The president made his comments on Iraq as he addressed a group of business leaders about the economy, touting recent tax cuts he signed into law as the kind of boost small businesses need.

But, as he often does when addressing audiences outside Washington, he talked about the war on terrorism, and he briefly turned his attention to Iraq.

"This nation acted to a threat from the dictator of Iraq," Bush said. "Now there are some who would like to rewrite history -- revisionist historians is what I like to call them.

"Saddam Hussein was a threat to America and the free world in '91, in '98, in 2003. He continually ignored the demands of the free world, so the United States and friends and allies acted."

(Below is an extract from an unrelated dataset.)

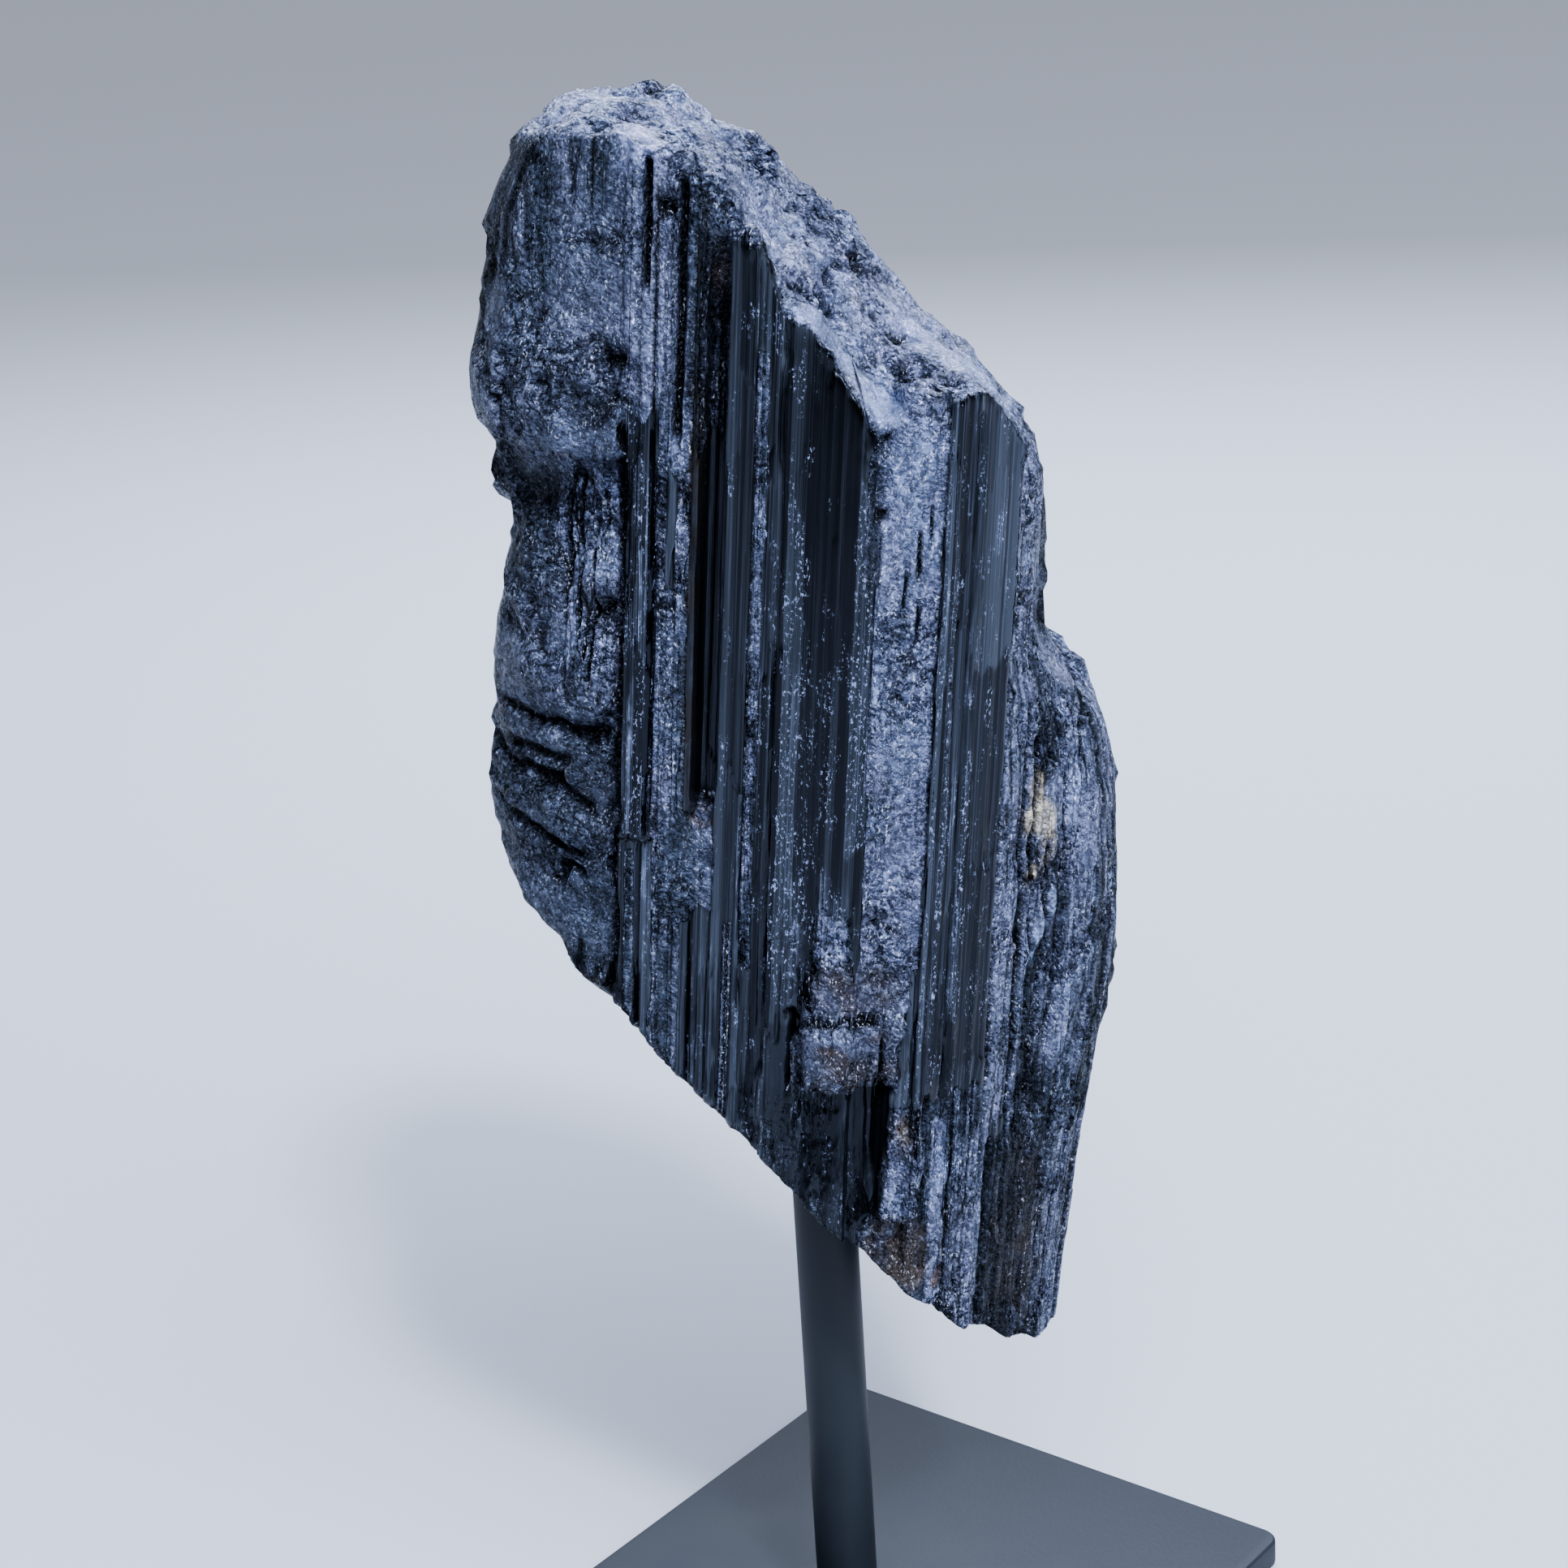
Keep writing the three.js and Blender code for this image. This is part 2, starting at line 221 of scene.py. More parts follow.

To applause, Bush added, "And this is for certain: Saddam Hussein is no longer a threat to the United States and our friends and allies."

The president's comments followed weeks of criticism from some lawmakers, mostly Democrats, and critics in Europe who question whether the administration manipulated intelligence data on Iraq to bolster its case for war.

In particular, some have said the administration exaggerated Saddam's development of weapons of mass destruction, a claim various Bush aides have rejected.

The president never directly mentioned the WMD question in his comments and he never mentioned anyone by name.

But his use of the phrase "revisionist historians" is similar to a line used by his national security adviser, Condoleezza Rice, who earlier this month warned against "revisionist history" in the context of Iraqi WMD.

Some Democrats, however, continue to push for public congressional hearings into the matter.

The chairman of the Senate Intelligence Committee said Sunday his panel would likely issue a public report and may hold public hearings after a closed review of U.S. intelligence used to build the Bush administration's case for war against Iraq.

"We are going to have administration officials," Sen. Pat Roberts, R-Kansas, told CBS's "Face the Nation."

"I issued an open invitation to anybody who believes their analytical product was skewed in any way, or if they were intimidated or if they were coerced, that they can come to us. We've already had one individual say that he'd like to do that.

"At the end of the hearings, we will probably have a classified report and an open report and possibly a public hearing if we think it is warranted," Roberts said.

The House Intelligence Committee and Senate Armed Services Committees are participating in the review, which falls short of a formal congressional investigation.